### Problem
Your task is to output the data exactly as it stands.

### Source excerpt
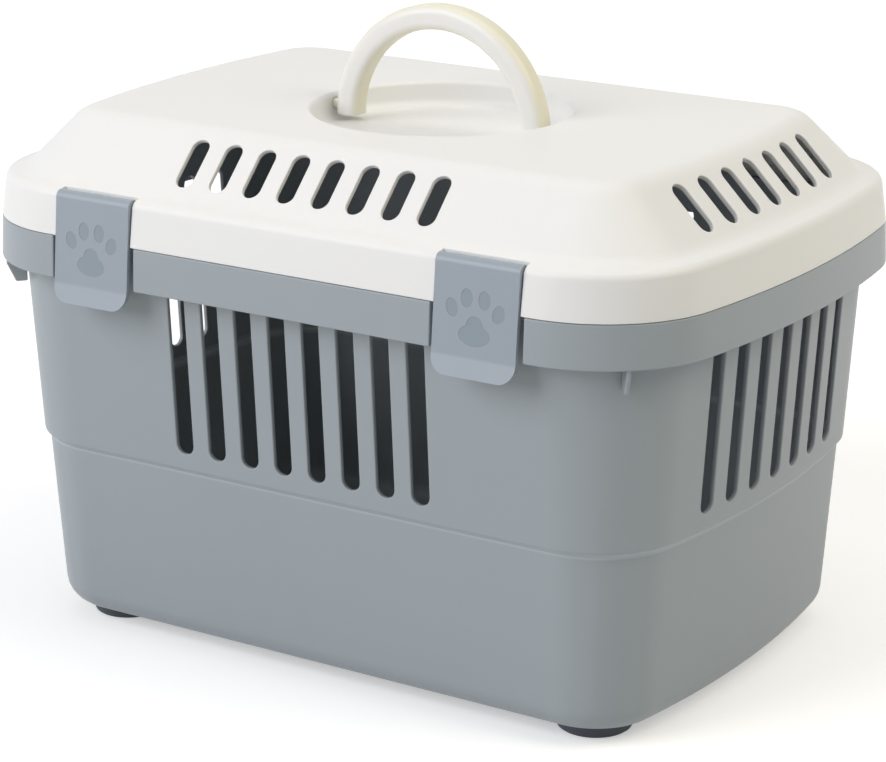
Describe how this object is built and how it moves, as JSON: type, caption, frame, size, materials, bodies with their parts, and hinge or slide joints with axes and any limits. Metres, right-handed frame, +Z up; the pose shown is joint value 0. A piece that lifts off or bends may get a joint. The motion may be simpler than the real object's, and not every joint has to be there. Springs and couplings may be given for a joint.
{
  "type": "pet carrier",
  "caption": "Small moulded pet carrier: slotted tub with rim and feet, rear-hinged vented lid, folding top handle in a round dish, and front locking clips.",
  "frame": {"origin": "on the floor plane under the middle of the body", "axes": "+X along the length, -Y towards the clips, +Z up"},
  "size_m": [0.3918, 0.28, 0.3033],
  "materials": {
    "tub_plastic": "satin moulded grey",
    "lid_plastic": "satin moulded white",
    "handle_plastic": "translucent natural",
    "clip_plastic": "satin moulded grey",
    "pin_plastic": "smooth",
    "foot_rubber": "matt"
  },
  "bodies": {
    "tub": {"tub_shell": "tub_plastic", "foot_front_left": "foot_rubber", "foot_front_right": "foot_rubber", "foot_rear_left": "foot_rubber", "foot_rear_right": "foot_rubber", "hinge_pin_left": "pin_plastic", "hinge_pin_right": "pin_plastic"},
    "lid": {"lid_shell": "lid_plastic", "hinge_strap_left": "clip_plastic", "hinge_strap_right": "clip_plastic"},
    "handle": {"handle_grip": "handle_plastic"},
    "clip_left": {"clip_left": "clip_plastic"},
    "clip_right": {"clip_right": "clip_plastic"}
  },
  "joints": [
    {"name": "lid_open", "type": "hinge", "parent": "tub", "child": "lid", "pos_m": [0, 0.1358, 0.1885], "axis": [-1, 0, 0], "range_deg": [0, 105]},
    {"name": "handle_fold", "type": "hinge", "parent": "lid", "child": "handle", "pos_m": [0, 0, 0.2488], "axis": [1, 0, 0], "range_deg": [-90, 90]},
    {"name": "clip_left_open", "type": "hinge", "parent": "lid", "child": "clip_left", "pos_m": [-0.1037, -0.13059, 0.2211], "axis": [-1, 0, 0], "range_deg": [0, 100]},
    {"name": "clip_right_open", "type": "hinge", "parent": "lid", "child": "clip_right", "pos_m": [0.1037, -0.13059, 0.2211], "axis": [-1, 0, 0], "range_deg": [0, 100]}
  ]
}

### Expected output
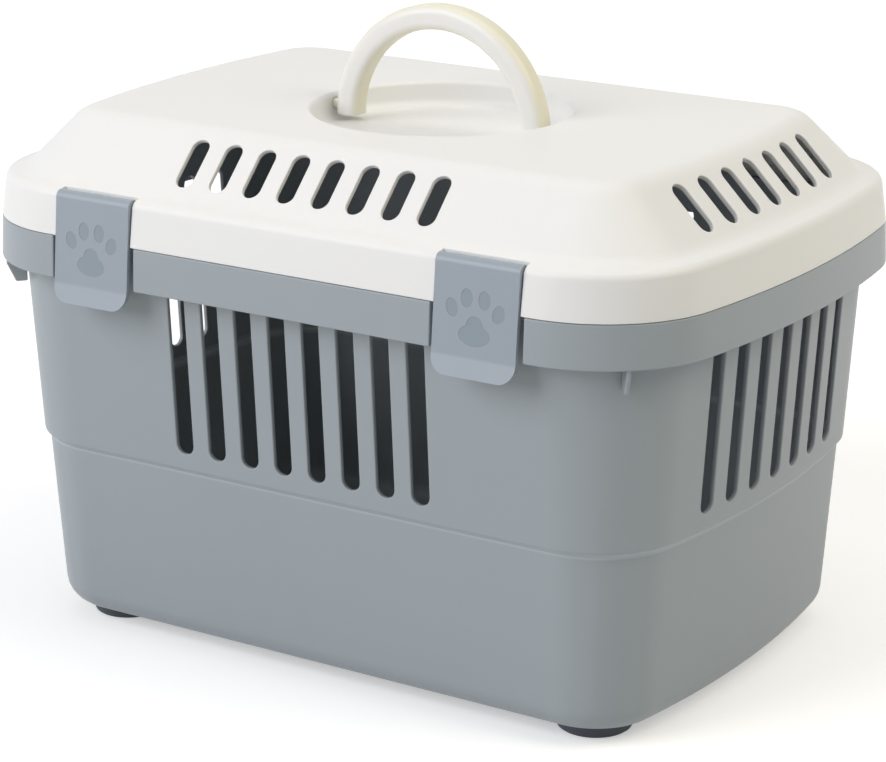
Describe how this object is built and how it moves, as JSON: type, caption, frame, size, materials, bodies with their parts, and hinge or slide joints with axes and any limits. Metres, right-handed frame, +Z up; the pose shown is joint value 0. A piece that lifts off or bends may get a joint. The motion may be simpler than the real object's, and not every joint has to be there. Springs and couplings may be given for a joint.
{
  "type": "pet carrier",
  "caption": "Small moulded pet carrier: slotted tub with rim and feet, rear-hinged vented lid, folding top handle in a round dish, and front locking clips.",
  "frame": {"origin": "on the floor plane under the middle of the body", "axes": "+X along the length, -Y towards the clips, +Z up"},
  "size_m": [0.3918, 0.28, 0.3033],
  "materials": {
    "tub_plastic": "satin moulded grey",
    "lid_plastic": "satin moulded white",
    "handle_plastic": "translucent natural",
    "clip_plastic": "satin moulded grey",
    "pin_plastic": "smooth",
    "foot_rubber": "matt"
  },
  "bodies": {
    "tub": {"tub_shell": "tub_plastic", "foot_front_left": "foot_rubber", "foot_front_right": "foot_rubber", "foot_rear_left": "foot_rubber", "foot_rear_right": "foot_rubber", "hinge_pin_left": "pin_plastic", "hinge_pin_right": "pin_plastic"},
    "lid": {"lid_shell": "lid_plastic", "hinge_strap_left": "clip_plastic", "hinge_strap_right": "clip_plastic"},
    "handle": {"handle_grip": "handle_plastic"},
    "clip_left": {"clip_left": "clip_plastic"},
    "clip_right": {"clip_right": "clip_plastic"}
  },
  "joints": [
    {"name": "lid_open", "type": "hinge", "parent": "tub", "child": "lid", "pos_m": [0, 0.1358, 0.1885], "axis": [-1, 0, 0], "range_deg": [0, 105]},
    {"name": "handle_fold", "type": "hinge", "parent": "lid", "child": "handle", "pos_m": [0, 0, 0.2488], "axis": [1, 0, 0], "range_deg": [-90, 90]},
    {"name": "clip_left_open", "type": "hinge", "parent": "lid", "child": "clip_left", "pos_m": [-0.1037, -0.13059, 0.2211], "axis": [-1, 0, 0], "range_deg": [0, 100]},
    {"name": "clip_right_open", "type": "hinge", "parent": "lid", "child": "clip_right", "pos_m": [0.1037, -0.13059, 0.2211], "axis": [-1, 0, 0], "range_deg": [0, 100]}
  ]
}